The organisation will continue to grow—quietly, steadily, and through partnerships that honour the communities at the heart of every program.
Frequently Asked Questions
1What type of experiential learning programs does Broken Earth offer?
Broken Earth designs community-led experiential learning programs that prioritise ethical engagement, cultural understanding, and collaborative learning. Programs currently include the Nepal Field School and developing opportunities in Romania. All programs are shaped by local partners and focus on learning rather than intervention.
How does Broken Earth ensure its programs are ethical and community-centred?
The organisation partners directly with local communities to shape program goals, activities, and learning outcomes. Programs are developed slowly, with attention to community priorities, long-term relationships, and ensuring that visiting groups do not impose external agendas.
Why is Broken Earth structured as an employee-owned organisation?

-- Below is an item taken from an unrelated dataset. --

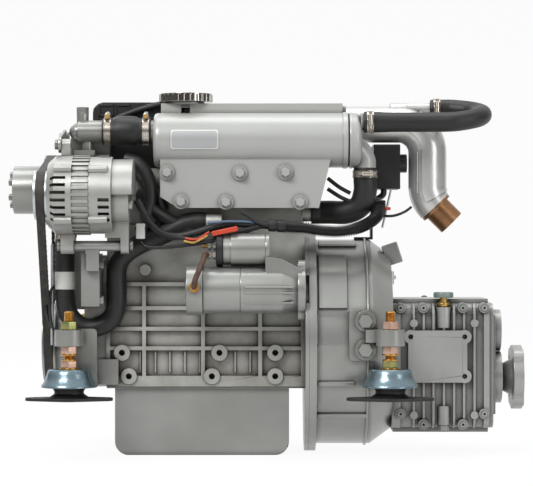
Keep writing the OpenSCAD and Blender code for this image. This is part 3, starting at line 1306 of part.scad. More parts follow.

The long-term aim is to create a worker-owned model that redistributes decision-making authority and centres the perspectives of local partners and team members. This structure supports transparency, shared responsibility, and equitable governance.
What distinguishes Broken Earth from traditional volunteer travel programs?
Broken Earth does not offer volunteer tourism, short-term service projects, or activities that position visitors as problem-solvers. Instead, the organisation focuses on guided, community-led learning experiences grounded in local knowledge and cultural context.
How can institutions or instructors partner with Broken Earth?
Educational institutions and instructors can collaborate by co-designing field programs that integrate academic objectives with community-guided learning. Partnerships begin with conversations, relationship-building, and careful planning to ensure that programs align with ethical standards and the needs of local communities.